Sharp Large Deviations and Gibbs Conditioning for Threshold Models in Portfolio Credit Risk
Fengnan Deng, Anand N. Vidyashankar, Jeffrey F. Collamore
TL;DR
The paper studies sharp large deviations for exceedance probabilities in dependent threshold models for portfolio credit risk using a diverging-factor triangular array. It develops a Laplace Olver endpoint analysis together with conditional Bahadur Rao bounds to obtain regime-specific nonlogarithmic prefactors that reflect latent-factor tail geometry. A key finding is a Gibbs conditioning principle in total variation, yielding asymptotically i.i.d. tilted defaults under large-loss events, with explicit tilts for both unbounded and boundary cases.

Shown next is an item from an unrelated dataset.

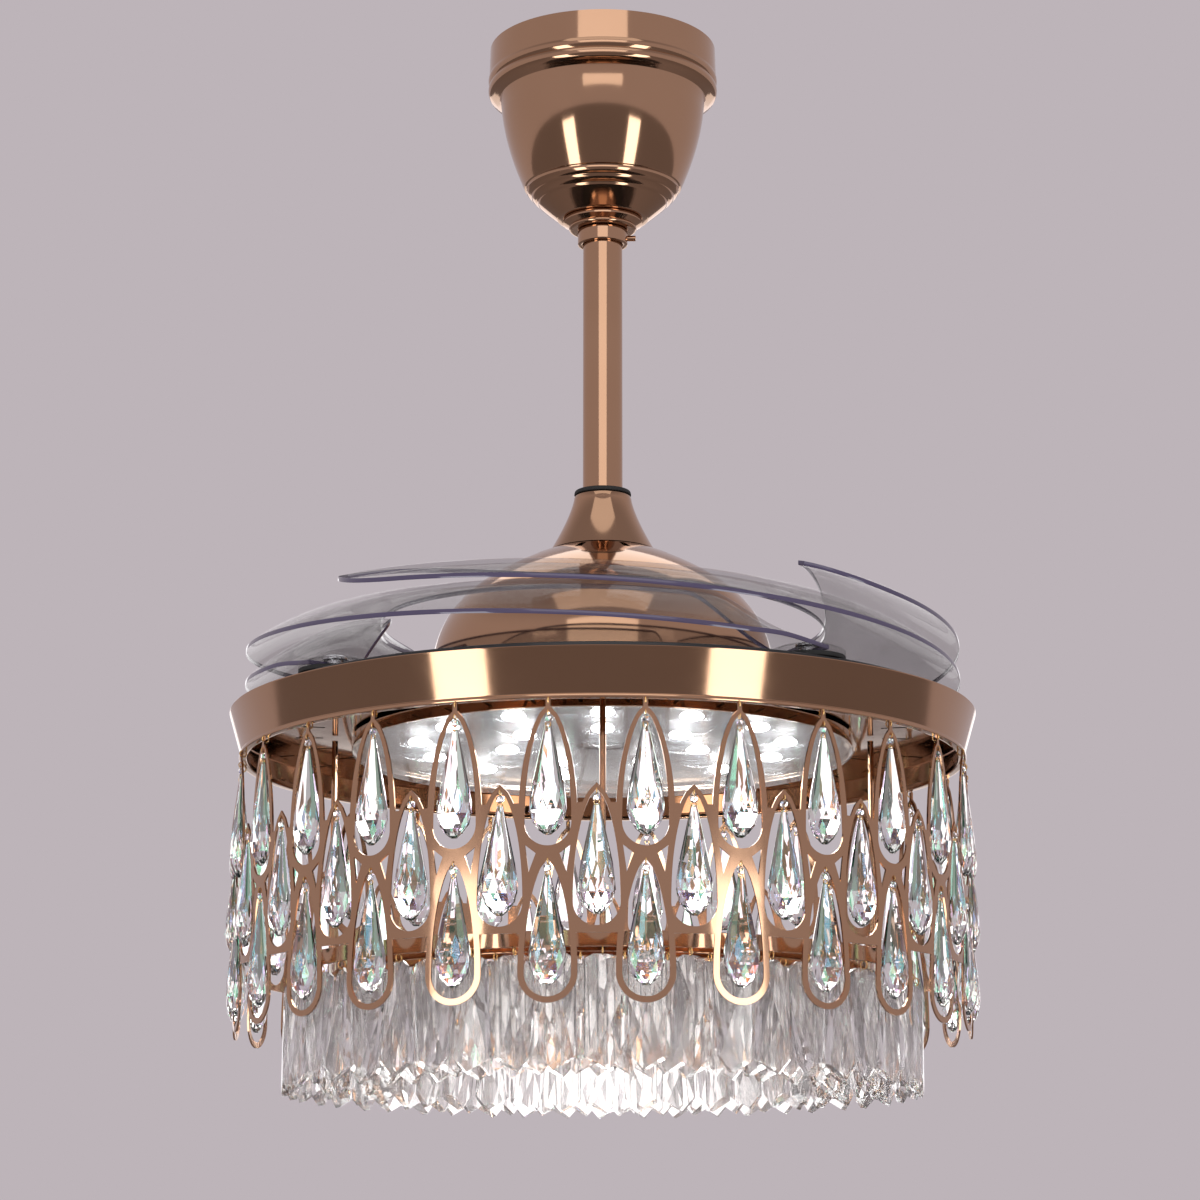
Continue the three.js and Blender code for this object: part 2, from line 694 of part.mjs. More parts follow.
// Across and along one blade: a share from the outer edge to the inner one, and from root to
// tip. The place is in the fan's frame for a blade whose pivot lies on +X.
function bladePoint(along, across, side) {
  const rootShare = smooth(along / bladeRootShare);
  const tipShare = (share) => Math.max(0, 1 - (1 - along) / share) ** bladeTipCurve;
  const outer = THREE.MathUtils.lerp(
    THREE.MathUtils.lerp(pivotRadius + bladeRootOutside, bladeOuterRadius, rootShare),
    bladeTipRadius + bladeTipWidth / 2, tipShare(bladeTipOuterShare));
  const inner = THREE.MathUtils.lerp(
    THREE.MathUtils.lerp(pivotRadius - bladeRootInside, bladeInnerRadius, rootShare),
    bladeTipRadius - bladeTipWidth / 2, tipShare(bladeTipInnerShare));
  const radius = THREE.MathUtils.lerp(outer, inner, across);
  const angle = -radians(bladeArc) * along;
  return [radius * Math.cos(angle), radius * Math.sin(angle),
    bladeHeight(along, radius, rootShare) + side * bladeThickness];
}

// A section's corners run up over the sheet and back under it.
function bladeSheet() {
  const shares = [0, 0.35, 0.7, 1];
  const last = shares.length - 1;
  const section = [...shares.map((across) => [across, 1]),
    ...shares.toReversed().map((across) => [across, 0])];
  const vertices = bladeStations.flatMap((along) =>
    section.flatMap(([across, side]) => bladePoint(along, across, side)));
  const at = (station, corner) => station * section.length + (corner % section.length);
  const faces = [];
  for (let i = 0; i < bladeStations.length - 1; i += 1) {
    for (let k = 0; k < section.length; k += 1) {
      faces.push(at(i, k), at(i + 1, k + 1), at(i + 1, k));
      faces.push(at(i, k), at(i, k + 1), at(i + 1, k + 1));
    }
  }
  const tip = bladeStations.length - 1;
  for (let k = 0; k < last; k += 1) {
    const [a, b, c, d] = [k, k + 1, section.length - 2 - k, section.length - 1 - k];
    faces.push(at(0, a), at(0, c), at(0, b), at(0, a), at(0, d), at(0, c));
    faces.push(at(tip, a), at(tip, b), at(tip, c), at(tip, a), at(tip, c), at(tip, d));
  }
  return new THREE.BufferGeometry()
    .setAttribute("position", new THREE.Float32BufferAttribute(vertices, 3))
    .setIndex(faces);
}

// The blade about its pivot, with the pin's bore, room for its head and a flat underside.
function blade() {
  const above = hubTop + bladeInnerHeight;
  const cutters = [
    cylinder(pinRadius + clearance, above, hubBottom - overshoot, holeRound),
    cylinder(pinHeadRadius + 1, above, hubTop, holeRound),
    cylinder(bladeHubRadius * 4, hubBottom, hubBottom - bladeInnerHeight),
  ];
  const sheetAtPivot = bladeSheet().translate(-pivotRadius, 0, 0);
  return cut(joined(sheetAtPivot, cylinder(bladeHubRadius, hubTop, hubBottom)), ...cutters);
}

function pivotPin() {
  const headBottom = hubTop + clearance;
  return joined(cylinder(pinRadius, headBottom + overshoot, gearBottom, holeRound),
    cylinder(pinHeadRadius, headBottom + pinHeadHeight, headBottom, holeRound));
}

const springBottom = gearTop + clearance;
pivots.forEach((angle, i) => {
  const pivot = new THREE.Group();
  pivot.position.set(pivotRadius * Math.cos(angle), pivotRadius * Math.sin(angle), 0);
  pivot.rotation.z = angle;
  fan.add(pivot);
  add(`blade_${i + 1}`, blade(), smokyPlastic, pivot);
  add(`blade_pin_${i + 1}`, pivotPin(), steel, pivot);
  add(`blade_gear_${i + 1}`, bladeGear(), nylon, pivot);
  add(`blade_spring_${i + 1}`, ring(springInnerRadius, springRadius, springBottom
    + springThickness, springBottom, holeRound), steel, pivot);
});

// ---- Lamp ring and light module -----------------------------------------------------------
function ringWallRadius(height) {
  return ringBottomRadius + ((ringTopRadius - ringBottomRadius) * (height - ringBottom))
    / ringHeight;
}
const panRadius = ringWallRadius(panTop - plateMetal) - sheet - clearance;
const panBottom = panTop - plateMetal;
add("lamp_ring", turned([
  [ringTopRadius, ringTop],
  [ringBottomRadius, ringBottom],
  [ringLipRadius, ringBottom],
  [ringLipRadius, lipBottom],
  [ringBottomRadius - ringFlange, lipBottom],
  [ringBottomRadius - ringFlange, ringBottom + sheet],
  [ringBottomRadius - sheet, ringBottom + sheet],
  [ringTopRadius - sheet, ringTop],
], largeRound), roseGold);
add("lamp_pan", ring(shaftRadius + clearance, panRadius, panTop, panBottom, largeRound),
  mirrorGold);

const nutTop = panBottom - clearance;
add("shaft_nut", cut(cylinder(nutRadius, nutTop, nutTop - nutHeight, 6),
  cylinder(shaftRadius + clearance, nutTop + overshoot, nutTop - nutHeight - overshoot)),
  steel);

const baseTop = panBottom - clearance;
const baseBottom = baseTop - lampBaseHeight;
const boardTop = baseTop - plateMetal - clearance;
add("lamp_base", turned([
  [lampHoleRadius, baseTop],
  [lampRadius, baseTop],
  [lampRadius, baseBottom],
  [lampRadius - plateMetal, baseBottom],
  [lampRadius - plateMetal, baseTop - plateMetal],
  [lampHoleRadius, baseTop - plateMetal],
], largeRound), mirrorGold);
add("led_board", ring(lampHoleRadius, lampBoardRadius, boardTop, boardTop - lampBoardHeight,
  largeRound), boardWhite);
const lensTop = baseBottom - clearance;
add("lens_cover", cylinder(lampRadius, lensTop, lensTop - lensHeight, largeRound),
  clearPlastic);

// ---- Screen of teardrop windows -------------------------------------------------------------
const columnPitch = (fullTurn * screenRadius) / columns;
const columnAngle = radians(firstColumnAngle);
const rowDrops = { upper: 0, middle: middleRowDrop, lower: lowerRowDrop };
const rowShifts = { upper: 0, middle: columnPitch / 2, lower: 0 };

// A teardrop outline, tip up at height zero, as [x, z] points; margin widens it all round.
// Its sides bend out above the middle, are widest at 0.85 of the straight part and close in
// a blunt half circle.
function teardrop(halfWidth, height, margin) {
  const wide = halfWidth + margin;
  const straight = height - halfWidth + margin;
  const right = [
    [0.62 * wide, margin - 0.27 * straight],
    [wide, margin - 0.85 * straight],
    [0.6 * wide, margin - straight - 0.9 * wide],
  ];
  return [[0, margin], ...right, ...right.map(([x, z]) => [-x, z]).reverse()];
}

// A plate cut from a flat outline of [x, z] points, standing up with y as its thickness.
function panel(outline, thickness) {
  return plate(outline, thickness).rotateX(Math.PI / 2).translate(0, thickness / 2, 0);
}

function crystalScreen() {
  const places = [-1, 0, 1].flatMap((column) => Object.keys(rowDrops).map((row) =>
    [column * columnPitch + rowShifts[row], screenTop - stripWidth - rowDrops[row]]));
  const tears = places.map(([x, z]) => panel(teardrop(windowHalfWidth, windowHeight,
    stripWidth), sheet).translate(x, 0, z));
  const holes = places.map(([x, z]) => panel(teardrop(windowHalfWidth, windowHeight, 0),
    sheet * 3).translate(x, 0, z));
  const webTop = screenTop - webDrop;
  const webHeight = webBottomDrop - webDrop;
  const web = box(3 * columnPitch, sheet, webHeight).translate(0, 0, webTop - webHeight / 2);
  const tab = box(tabWidth, sheet, lipBottom - clearance - screenTop + stripWidth)
    .translate(0, 0, (lipBottom - clearance + screenTop - stripWidth) / 2);
  return ringOfCells(cut(joined(...tears, web, tab), ...holes), screenRadius, columns,
    columnAngle);
}
add("crystal_screen", crystalScreen(), roseGold);

// A row of hanging crystals, one to a window, held by a wire that runs behind the screen.
function dropRow(row) {
  const top = screenTop - stripWidth - rowDrops[row] - clearance;
  const drop = new THREE.LatheGeometry([[0, -1], [1, -dropBelly], [0, 0]].map(([r, z]) =>
    new THREE.Vector2(r, z)), 4).rotateX(Math.PI / 2)
    .scale(dropHalfWidth, dropThickness / 2, dropLength).translate(0, 0, top);
  const end = columnPitch / 2;
  const bend = [[-end, -wireSetback], [0, -wireSize], [end, -wireSetback],
    [end, wireSize - wireSetback], [0, 0], [-end, wireSize - wireSetback]];
  const wire = plate(bend, wireSize).translate(0, 0, top - wireDrop);
  return ringOfCells(joined(drop, wire), screenRadius, columns,
    columnAngle + rowShifts[row] / screenRadius);
}
for (const row of Object.keys(rowDrops)) {
  add(`${row}_drops`, dropRow(row), crystal);
}

// ---- Prisms on hoops inside the screen --------------------------------------------------------
const hoopBottom = hoopTop - hoopHeight;
const railTop = hoopBottom - clearance;

function prismFrame() {
  const hoops = tierRadii.map((radius) => ring(radius - hoopThickness / 2,
    radius + hoopThickness / 2, hoopTop, hoopBottom, shellRound));
  const rodLength = panBottom - clearance - hoopTop + hoopHeight / 2;
  const spokeLength = tierRadii[0] - tierRadii[tierRadii.length - 1];
  const arms = Array.from({ length: hangerRodCount }, (_, i) => {
    const turn = (i * fullTurn) / hangerRodCount;
    const rod = box(hangerRodSize, hangerRodSize, rodLength)
      .translate(tierRadii[1], 0, panBottom - clearance - rodLength / 2).rotateZ(turn);
    const spoke = box(spokeLength, hangerRodSize, spokeThickness)
      .translate(tierRadii[0] - spokeLength / 2, 0, hoopTop - hoopHeight / 2).rotateZ(turn);
    return [rod, spoke];
  });
  return joined(...hoops, ...arms.flat());
}
add("prism_frame", prismFrame(), roseGold);

function prismTier(radius, count) {
  const end = (Math.PI * radius) / count;
  const half = end * (1 - prismGapShare);
  const outline = [[end, 0], [-end, 0], [-end, -railHeight], [-half, -railHeight],
    [-half, prismTipDrop - prismLength], [half, -prismLength], [half, -railHeight],
    [end, -railHeight]];
  return ringOfCells(panel(outline, prismThickness).translate(0, 0, railTop), radius, count, 0);
}
tierRadii.forEach((radius, i) => {
  add(`prism_tier_${i + 1}`, prismTier(radius, tierPrisms[i]), crystal);
});

export default fan;
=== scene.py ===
"""Dresses the ceiling fan: polished shells, clear folding blades and a lit crystal lamp.

Sizes in the classes are millimetres in the model's own frame: the origin is the middle of
the bracket's ceiling face and +Z points up, so everything hangs at negative heights.
"""
import json
import logging
import math
from dataclasses import dataclass
from enum import Enum

import bmesh
import bpy
from mathutils import Matrix, Vector

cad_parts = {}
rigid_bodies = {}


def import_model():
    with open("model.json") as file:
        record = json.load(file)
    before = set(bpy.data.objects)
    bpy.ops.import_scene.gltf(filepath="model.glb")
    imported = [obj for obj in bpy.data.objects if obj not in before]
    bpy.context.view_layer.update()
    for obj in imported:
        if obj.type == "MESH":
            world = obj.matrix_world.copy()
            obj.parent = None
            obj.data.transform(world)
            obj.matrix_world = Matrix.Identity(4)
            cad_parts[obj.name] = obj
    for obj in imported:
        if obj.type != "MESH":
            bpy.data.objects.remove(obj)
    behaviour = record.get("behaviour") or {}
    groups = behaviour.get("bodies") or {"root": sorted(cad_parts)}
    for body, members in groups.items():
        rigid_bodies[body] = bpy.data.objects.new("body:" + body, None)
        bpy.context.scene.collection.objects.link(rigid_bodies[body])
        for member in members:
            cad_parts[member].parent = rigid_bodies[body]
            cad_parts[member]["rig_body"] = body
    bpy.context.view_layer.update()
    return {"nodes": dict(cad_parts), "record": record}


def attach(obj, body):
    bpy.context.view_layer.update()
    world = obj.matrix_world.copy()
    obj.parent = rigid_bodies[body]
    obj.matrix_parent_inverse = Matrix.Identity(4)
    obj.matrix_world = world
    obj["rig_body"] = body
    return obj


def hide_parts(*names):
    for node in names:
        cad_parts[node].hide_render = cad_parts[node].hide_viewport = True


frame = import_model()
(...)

The framework unifies GN and RV tail behaviors through log-smooth conditions and provides second-order VaR and ES expansions, offering transferable techniques for sharp rare-event analysis in dependent threshold systems.
Abstract
We obtain sharp large deviation estimates for exceedance probabilities in dependent triangular array threshold models with a diverging number of latent factors. The prefactors quantify how latent-factor dependence and tail geometry enter at leading order, yielding three regimes: Gaussian or exponential-power tails produce polylogarithmic refinements of the Bahadur-Rao $n^{-1/2}$ law; regularly varying tails yield index-driven polynomial scaling; and bounded-support (endpoint) cases lead to an $n^{-3/2}$ prefactor. We derive these results through Laplace-Olver asymptotics for exponential integrals and conditional Bahadur-Rao estimates for the triangular arrays. Using these estimates, we establish a Gibbs conditioning principle in total variation: conditioned on a large exceedance event, the default indicators become asymptotically i.i.d., and the loss-given-default distribution is exponentially tilted (with the boundary case handled by an endpoint analysis). As illustrations, we obtain second-order approximations for Value-at-Risk and Expected Shortfall, clarifying when portfolios operate in the genuine large-deviation regime. The results provide a transferable set of techniques-localization, curvature, and tilt identification-for sharp rare-event analysis in dependent threshold systems.